Interest in battery electric vehicles (BEVs) is growing rapidly. In 2021, electric cars account for only 4 percent of the global passenger vehicle sales. By 2030, this figure is expected to rise to over 30 percent. However, such a strong increase in demand will create new risks for the lithium-ion battery supply chain, particularly around the availability of raw materials. In the new publication “The lithium-ion (EV) battery market and supply chain”, Roland Berger analyzes these challenges and shows how companies can overcome them.
“The battery pack is a key component of electric mobility. The cost depends on the precise cell technology used, where the battery is produced and to a very large extent on the price of the raw materials,” says Wolfgang Bernhart, Partner at Roland Berger. “Increased raw material costs have already made electric car batteries massively more expensive to produce in recent months. The war in Ukraine is exacerbating things even further. While this will not halt the trend towards electric vehicles, it may slow it down.”
New risks in the supply chain
The global lithium-ion battery market is expected to show an annual growth of 30 percent through to 2030. The increase in production will significantly add to the strain on the battery supply chain. Most critical is the dependency on certain raw and refined materials such as cobalt and nickel sulphates as well as lithium. These materials account for more than 30 percent of the cell costs, with cells in turn making up about 75 percent of the total cost of the battery pack.
In this publication, Roland Berger experts identify four main areas of supply chain risks:
Geopolitical factors: The extraction and processing of crucial resources like lithium is concentrated in a small number of countries. About one-tenth of all nickel comes from Russia – thus leading to massive price reactions on the commodity markets with the beginning of the war in Ukraine.
ESG: Battery manufacturing has a significant environmental and social impact. Lithium extraction uses high quantities of water and some production processes emit large amounts of CO2.
Price: Next to the fluctuating raw material prices, the costs of the additional production capacities in the “mine to cell” value chain must also be considered. Capital expenditure of EUR 250-300 billion over the next eight years is forecast, a third of which will go towards meeting European demand.
Supply: The availability of certain materials will become critical. Shortages of both a temporary and a long-term nature are expected for nickel and cobalt or their sulphates, and for lithium in particular.

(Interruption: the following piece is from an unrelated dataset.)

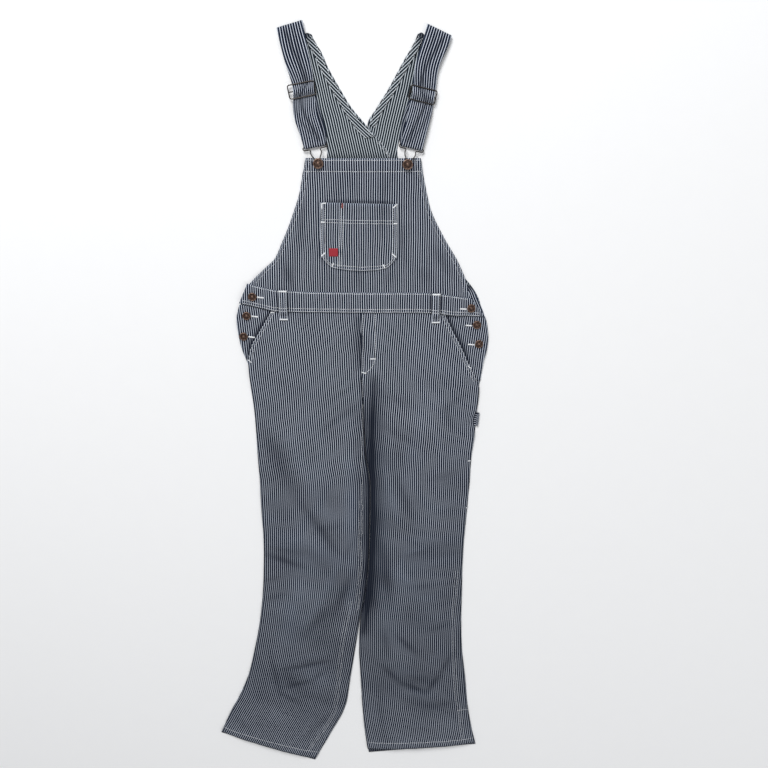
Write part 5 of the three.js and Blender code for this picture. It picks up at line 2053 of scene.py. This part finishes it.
@dataclass
class Buttons:
    """The tack buttons: one on each side of the bib and three on each hip."""

    shop: Workshop
    bib: Bib
    head: float = 8.5  # radius of a bib button
    hip_head: float = 7.2
    shank: float = 1.9  # radius of every button's shank

    def one(self, name: str, x: float, y: float, seat: float, radius: float, shank: float) -> None:
        """Makes a button: a shank and a domed head with a raised rim and a centre stud.

        Args:
            name: The piece's name.
            x: Its place across.
            y: Its place up the garment.
            seat: The height under it.
            radius: The head's radius.
            shank: The shank's length.
        """
        head = [(radius * share, shank + height) for share, height in BUTTON_HEAD]
        bm = bmesh.new()
        verts = [bm.verts.new((r, 0, h)) for r, h in [(0, 0), (self.shank, 0), (self.shank, shank), *head]]
        edges = [bm.edges.new(ends) for ends in zip(verts, verts[1:])]
        bmesh.ops.spin(
            bm, geom=verts + edges, cent=(0, 0, 0), axis=(0, 0, 1), angle=2 * math.pi, steps=40, use_merge=True
        )
        bmesh.ops.remove_doubles(bm, verts=bm.verts, dist=1e-4)
        bmesh.ops.recalc_face_normals(bm, faces=bm.faces)
        rub = bm.verts.layers.float.new("wear_and_highlight")
        for vert in bm.verts:
            r = math.hypot(vert.co.x, vert.co.y) / radius
            vert[rub] = max(near(r - 0.9, 0.07), near(r, 0.2)) * (vert.co.z > shank + 1)
        bmesh.ops.translate(bm, vec=(x, y, seat + GAP), verts=bm.verts)
        self.shop.piece(name, bm, self.shop.finishes.copper, Slot.BUTTON, "metal")

    def build(self) -> None:
        """Makes the buttons, and the stitches of the hips' buttonholes."""
        for side, place in BIB_BUTTONS.items():
            self.one(f"bib_button_{side.word}", *place, self.bib.seat(side), self.head, 2 * WIRE + 2 * GAP)
        work = Needlework(self.shop, "stitching_buttonholes")
        for side, places in HIP_BUTTONS.items():
            for k, (x, y) in enumerate(places):
                ends = np.array([x - self.hip_head, x + self.hip_head])
                seat = HIP_FACE if k else float(np.max(self.bib.under_band(ends))) + GAP + HEM
                self.one(f"side_button_{side.word}_{k + 1}", x, y, seat, self.hip_head, 0.9)
                inward = -side.value
                work.tack(x + inward * 13.5, y - 1.5, 11 * inward, -1.5 if side is Side.RIGHT else 1.0, 3.6)
        work.done()


@dataclass
class HammerLoop:
    """The folded strip in the left outer seam."""

    shop: Workshop
    x: float = 185.0
    y: float = -194.0
    width: float = 24.0
    slope: float = 0.07

    def build(self) -> None:
        """Makes the loop."""
        path = [(0, 2.1), (10, 2.1), (20, 2.1), (21.4, 2.6), (21.8, 3.3), (21.4, 4), (20, 4.5), (16.5, 4.5)]
        ribbon = Ribbon(path, 0.8)

        def shape(p: Turns) -> Array:
            """The loop's middle surface, narrower towards its lower end."""
            out = p.out * (0.70 + 0.09 * p.u)
            return np.stack([self.x + out, self.y + (p.u - 0.5) * self.width + out * self.slope, p.z], axis=1)

        size = (14, len(ribbon.line) - 1)
        obj = self.shop.shell(
            "hammer_loop", size, ribbon, lambda p: (p.u * self.width, p.run), shape, wall=1.0, offset=0.0
        )


# ---------------------------------------------------------------- studio


@dataclass
class Studio:
    """The camera, a pale floor and soft light."""

    finishes: Finishes
    aim: Point = (34.0, -128.19, 0.0)
    away: tuple[float, float] = (524.0, 1485.0)  # towards the head end, and up
    tilt: float = 19.433

    def camera(self) -> None:
        """Sets the camera at the photograph's angle."""
        data = bpy.data.cameras.new("camera")
        data.sensor_width = 36.0
        data.lens = 42.19
        data.clip_start = 0.05
        obj = bpy.data.objects.new("camera", data)
        bpy.context.scene.collection.objects.link(obj)
        x, y, z = self.aim
        obj.location = to_frame(x, y + self.away[0], z + self.away[1])
        obj.rotation_euler = (-math.radians(self.tilt), 0, 0)
        bpy.context.scene.camera = obj

    def light(self, name: str, place: Point, size: float, watts: float) -> None:
        """Adds a soft light that faces the garment.

        Args:
            name: Its name.
            place: Where it hangs, in metres.
            size: How wide it is, in metres.
            watts: Its power.
        """
        data = bpy.data.lights.new(name, "AREA")
        data.shape = "DISK"
        data.size = size
        data.energy = watts
        obj = bpy.data.objects.new(name, data)
        bpy.context.scene.collection.objects.link(obj)
        obj.location = place
        obj.rotation_euler = (Vector((0, 0, 0)) - Vector(place)).to_track_quat("-Z", "Y").to_euler()

    def build(self) -> None:
        """Sets the floor, the lights and the air."""
        bm = bmesh.new()
        bmesh.ops.create_grid(bm, x_segments=1, y_segments=1, size=6.0)
        bmesh.ops.translate(bm, vec=(0, 0, -0.0004), verts=bm.verts)
        mesh = bpy.data.meshes.new("floor")
        bm.to_mesh(mesh)
        bm.free()
        mesh.materials.append(self.finishes.floor)
        floor = bpy.data.objects.new("floor", mesh)
        bpy.context.scene.collection.objects.link(floor)
        self.light("key", (-0.8, 2.8, 2.6), 1.7, 122)
        self.light("fill", (1.9, -0.9, 2.3), 2.0, 14)
        world = bpy.data.worlds.new("air")
        world.use_nodes = True
        air = next(n for n in world.node_tree.nodes if n.type == "BACKGROUND")
        air.inputs["Color"].default_value = (0.97, 0.98, 1.0, 1.0)
        air.inputs["Strength"].default_value = 0.42
        bpy.context.scene.world = world
        bpy.context.scene.view_settings.view_transform = "Standard"


def main() -> None:
    """Builds the dungarees and their studio, in order."""
    logging.basicConfig(level=logging.INFO, format="%(name)s: %(message)s")
    finishes = Finishes()
    studio = Studio(finishes)
    studio.camera()
    shop = Workshop(finishes)
    back, legs = Back(shop), Legs(shop)
    back.build()
    legs.build()
    bib = Bib(shop, legs)
    bib.build()
    HammerLoop(shop).build()
    straps = [
        Strap(shop, Side.RIGHT, (-110, 454), math.tan(0.2), (6.2, 1.1), bib.seat(Side.RIGHT)),
        Strap(shop, Side.LEFT, (118.5, 445), -math.tan(0.15), (5.1, 3.5), bib.seat(Side.LEFT)),
    ]
    for strap in straps:
        strap.build()
    for piece in (legs, bib, back):
        piece.dress()
    work = Needlework(shop, "stitching_straps")
    for strap in straps:
        strap.dress(work)
    work.done()
    Buttons(shop, bib).build()
    studio.build()


if __name__ == "__main__":
    main()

Countering shortages with recycling, regionalization and vertical integration of raw material supply
Avoiding these shortfalls will require changes throughout the entire battery supply chain. “On a production level, an integrated approach between metallurgy and chemistry will help reduce costs,” states Bernhart. “Greater regionalization and co-location of multiple steps in battery manufacturing can also mitigate geopolitical and ESG risks. Recycling, too, will take on an increasingly important role from the end of the decade onward.”
As regulatory requirements evolve, companies throughout the value chain will find themselves more and more obligated to implement a circular battery economy. The potentially recoverable materials from batteries will be vital in ensuring that supply can meet the rising demand. “Strategically, OEMs and battery manufacturers can also increase their involvement in the upstream supply chain. This may range from long-term supply agreements to partnerships or investments,” says Bernhart. “Positioning oneself at all critical control points along the supply chain is a complex and costly undertaking, but it will provide a strong competitive advantage.”